# [Exercise requirements]
For each line in the data below that holds "Then", return a copy.

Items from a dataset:
═══

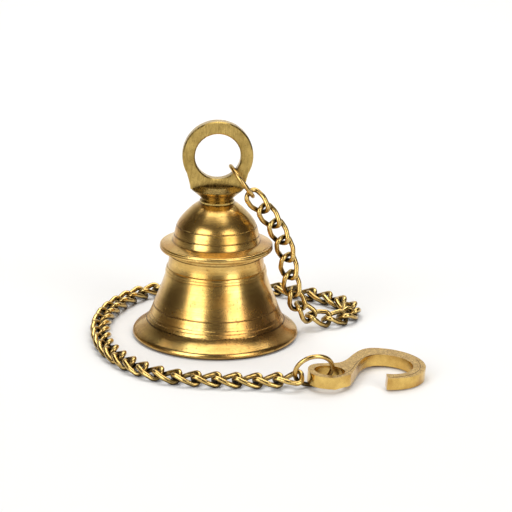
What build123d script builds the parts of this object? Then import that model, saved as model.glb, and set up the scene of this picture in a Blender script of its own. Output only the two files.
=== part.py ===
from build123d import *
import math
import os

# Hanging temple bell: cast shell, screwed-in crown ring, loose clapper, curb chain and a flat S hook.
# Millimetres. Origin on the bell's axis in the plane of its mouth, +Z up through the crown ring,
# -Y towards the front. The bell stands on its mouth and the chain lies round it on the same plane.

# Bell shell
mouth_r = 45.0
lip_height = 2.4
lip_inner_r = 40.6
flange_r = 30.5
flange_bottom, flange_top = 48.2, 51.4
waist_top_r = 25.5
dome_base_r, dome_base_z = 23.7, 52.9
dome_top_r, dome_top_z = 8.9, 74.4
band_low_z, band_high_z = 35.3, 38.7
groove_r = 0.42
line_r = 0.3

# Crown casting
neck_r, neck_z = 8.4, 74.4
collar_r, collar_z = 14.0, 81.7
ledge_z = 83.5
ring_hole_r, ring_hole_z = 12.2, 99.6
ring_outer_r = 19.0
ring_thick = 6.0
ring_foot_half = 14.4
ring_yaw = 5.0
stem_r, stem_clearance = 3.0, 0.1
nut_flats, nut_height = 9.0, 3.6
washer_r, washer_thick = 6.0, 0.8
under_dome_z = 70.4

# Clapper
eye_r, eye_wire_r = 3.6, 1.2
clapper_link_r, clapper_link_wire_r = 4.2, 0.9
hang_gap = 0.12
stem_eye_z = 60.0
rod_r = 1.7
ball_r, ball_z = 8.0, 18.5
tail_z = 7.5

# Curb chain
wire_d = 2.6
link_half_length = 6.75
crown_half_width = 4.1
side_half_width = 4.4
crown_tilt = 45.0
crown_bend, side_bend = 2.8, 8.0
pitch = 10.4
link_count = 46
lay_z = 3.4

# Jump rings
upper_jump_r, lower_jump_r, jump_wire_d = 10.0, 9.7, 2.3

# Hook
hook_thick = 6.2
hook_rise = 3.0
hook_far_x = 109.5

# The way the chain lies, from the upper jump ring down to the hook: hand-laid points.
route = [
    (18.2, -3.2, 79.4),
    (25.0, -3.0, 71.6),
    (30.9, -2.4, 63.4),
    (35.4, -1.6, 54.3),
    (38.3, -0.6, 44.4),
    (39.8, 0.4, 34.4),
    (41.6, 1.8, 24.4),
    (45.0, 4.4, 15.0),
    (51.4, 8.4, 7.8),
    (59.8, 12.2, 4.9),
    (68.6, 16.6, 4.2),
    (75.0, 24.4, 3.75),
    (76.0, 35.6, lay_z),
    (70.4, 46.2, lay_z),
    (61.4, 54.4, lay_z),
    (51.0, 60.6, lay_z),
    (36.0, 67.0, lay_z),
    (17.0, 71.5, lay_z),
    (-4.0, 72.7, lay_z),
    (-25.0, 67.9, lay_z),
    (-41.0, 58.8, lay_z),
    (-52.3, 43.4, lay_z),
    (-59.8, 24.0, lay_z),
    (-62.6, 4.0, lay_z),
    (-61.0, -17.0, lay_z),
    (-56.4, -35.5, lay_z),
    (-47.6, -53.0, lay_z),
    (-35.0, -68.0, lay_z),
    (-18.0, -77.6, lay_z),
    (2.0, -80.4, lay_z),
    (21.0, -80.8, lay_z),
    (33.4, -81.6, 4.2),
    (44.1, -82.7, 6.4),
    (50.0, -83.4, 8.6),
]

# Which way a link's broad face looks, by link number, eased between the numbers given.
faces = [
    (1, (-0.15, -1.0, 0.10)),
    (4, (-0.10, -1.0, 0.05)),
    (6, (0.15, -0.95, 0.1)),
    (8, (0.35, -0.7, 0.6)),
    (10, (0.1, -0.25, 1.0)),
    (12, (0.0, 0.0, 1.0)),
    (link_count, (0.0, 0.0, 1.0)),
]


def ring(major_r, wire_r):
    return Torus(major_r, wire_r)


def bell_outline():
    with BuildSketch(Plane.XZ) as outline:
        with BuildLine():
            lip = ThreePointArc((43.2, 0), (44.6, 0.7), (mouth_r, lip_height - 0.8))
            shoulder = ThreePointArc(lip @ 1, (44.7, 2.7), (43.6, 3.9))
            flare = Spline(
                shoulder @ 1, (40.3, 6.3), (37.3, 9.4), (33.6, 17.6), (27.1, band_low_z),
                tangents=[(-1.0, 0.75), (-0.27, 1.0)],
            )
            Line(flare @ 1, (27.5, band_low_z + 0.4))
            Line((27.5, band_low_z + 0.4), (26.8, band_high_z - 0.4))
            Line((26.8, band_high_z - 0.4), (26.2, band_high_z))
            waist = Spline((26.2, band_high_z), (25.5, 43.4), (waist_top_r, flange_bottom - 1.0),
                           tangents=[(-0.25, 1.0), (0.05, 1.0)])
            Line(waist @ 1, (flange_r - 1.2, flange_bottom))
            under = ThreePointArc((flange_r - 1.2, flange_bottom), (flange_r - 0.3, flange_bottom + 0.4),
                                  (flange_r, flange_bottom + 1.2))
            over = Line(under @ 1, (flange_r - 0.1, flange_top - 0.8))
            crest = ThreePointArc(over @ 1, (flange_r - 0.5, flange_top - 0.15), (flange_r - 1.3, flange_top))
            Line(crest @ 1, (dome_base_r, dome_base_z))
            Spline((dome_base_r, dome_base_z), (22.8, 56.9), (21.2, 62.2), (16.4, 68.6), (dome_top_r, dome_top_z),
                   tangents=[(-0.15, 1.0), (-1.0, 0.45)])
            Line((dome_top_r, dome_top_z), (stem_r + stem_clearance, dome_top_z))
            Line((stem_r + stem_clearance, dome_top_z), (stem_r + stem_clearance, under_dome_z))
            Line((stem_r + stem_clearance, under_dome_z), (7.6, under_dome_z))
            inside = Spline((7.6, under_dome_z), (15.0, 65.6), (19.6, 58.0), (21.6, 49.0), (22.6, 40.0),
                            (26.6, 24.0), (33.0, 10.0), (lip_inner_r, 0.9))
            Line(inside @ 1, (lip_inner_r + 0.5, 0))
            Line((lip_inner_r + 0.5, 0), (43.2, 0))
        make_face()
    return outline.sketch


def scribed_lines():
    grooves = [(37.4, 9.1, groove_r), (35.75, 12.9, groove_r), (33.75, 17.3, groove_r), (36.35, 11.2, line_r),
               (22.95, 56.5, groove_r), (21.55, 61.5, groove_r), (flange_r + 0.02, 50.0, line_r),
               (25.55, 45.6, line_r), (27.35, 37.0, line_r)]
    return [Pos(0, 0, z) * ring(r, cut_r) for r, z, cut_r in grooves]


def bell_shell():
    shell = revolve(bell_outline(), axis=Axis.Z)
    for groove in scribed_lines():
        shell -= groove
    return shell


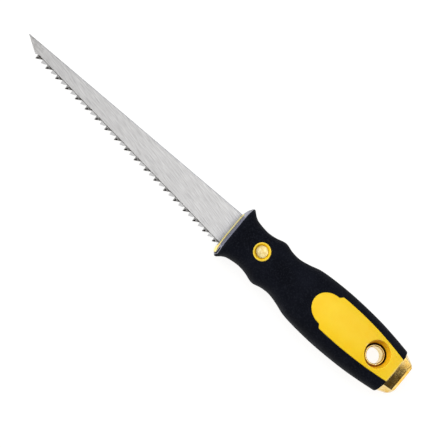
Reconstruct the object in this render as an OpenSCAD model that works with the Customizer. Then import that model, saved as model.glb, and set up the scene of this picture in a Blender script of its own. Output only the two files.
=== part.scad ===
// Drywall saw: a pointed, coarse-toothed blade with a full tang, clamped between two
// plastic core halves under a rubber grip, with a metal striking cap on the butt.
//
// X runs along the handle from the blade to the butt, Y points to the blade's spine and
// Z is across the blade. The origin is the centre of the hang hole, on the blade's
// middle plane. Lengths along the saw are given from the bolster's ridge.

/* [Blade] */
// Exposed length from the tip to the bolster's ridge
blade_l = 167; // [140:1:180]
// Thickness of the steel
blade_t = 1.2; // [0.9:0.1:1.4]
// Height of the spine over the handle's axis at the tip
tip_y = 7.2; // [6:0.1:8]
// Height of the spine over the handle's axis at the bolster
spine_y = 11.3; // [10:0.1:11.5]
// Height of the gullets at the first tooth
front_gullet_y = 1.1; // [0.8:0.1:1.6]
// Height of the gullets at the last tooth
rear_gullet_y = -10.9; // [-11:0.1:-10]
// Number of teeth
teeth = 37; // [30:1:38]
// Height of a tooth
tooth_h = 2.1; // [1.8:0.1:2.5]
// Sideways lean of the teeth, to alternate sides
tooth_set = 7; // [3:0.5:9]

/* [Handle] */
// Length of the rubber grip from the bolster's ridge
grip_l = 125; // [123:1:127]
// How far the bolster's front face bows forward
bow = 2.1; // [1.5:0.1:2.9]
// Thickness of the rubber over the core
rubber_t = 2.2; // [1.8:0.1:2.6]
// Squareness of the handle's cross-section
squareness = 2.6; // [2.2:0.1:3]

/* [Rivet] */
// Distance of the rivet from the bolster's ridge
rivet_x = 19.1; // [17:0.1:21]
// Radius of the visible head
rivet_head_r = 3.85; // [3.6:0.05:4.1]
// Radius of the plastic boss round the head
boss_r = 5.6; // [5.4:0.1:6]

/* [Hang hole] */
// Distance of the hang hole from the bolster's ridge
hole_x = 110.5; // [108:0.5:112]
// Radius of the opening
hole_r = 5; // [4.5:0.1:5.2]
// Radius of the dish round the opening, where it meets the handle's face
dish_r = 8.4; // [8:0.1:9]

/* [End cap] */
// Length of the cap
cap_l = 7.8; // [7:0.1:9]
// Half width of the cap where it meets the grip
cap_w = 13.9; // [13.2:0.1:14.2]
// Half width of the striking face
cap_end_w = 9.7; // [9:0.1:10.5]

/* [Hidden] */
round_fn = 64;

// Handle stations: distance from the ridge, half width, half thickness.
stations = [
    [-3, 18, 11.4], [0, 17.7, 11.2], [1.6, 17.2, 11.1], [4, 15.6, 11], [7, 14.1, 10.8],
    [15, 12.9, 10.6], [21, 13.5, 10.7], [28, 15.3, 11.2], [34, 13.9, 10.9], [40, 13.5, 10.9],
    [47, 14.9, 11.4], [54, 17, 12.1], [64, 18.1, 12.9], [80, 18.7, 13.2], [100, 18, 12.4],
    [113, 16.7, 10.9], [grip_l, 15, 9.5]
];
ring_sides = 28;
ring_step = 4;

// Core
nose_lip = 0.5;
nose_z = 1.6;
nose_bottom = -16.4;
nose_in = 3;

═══

# [Expected answer]
What build123d script builds the parts of this object? Then import that model, saved as model.glb, and set up the scene of this picture in a Blender script of its own. Output only the two files.
Reconstruct the object in this render as an OpenSCAD model that works with the Customizer. Then import that model, saved as model.glb, and set up the scene of this picture in a Blender script of its own. Output only the two files.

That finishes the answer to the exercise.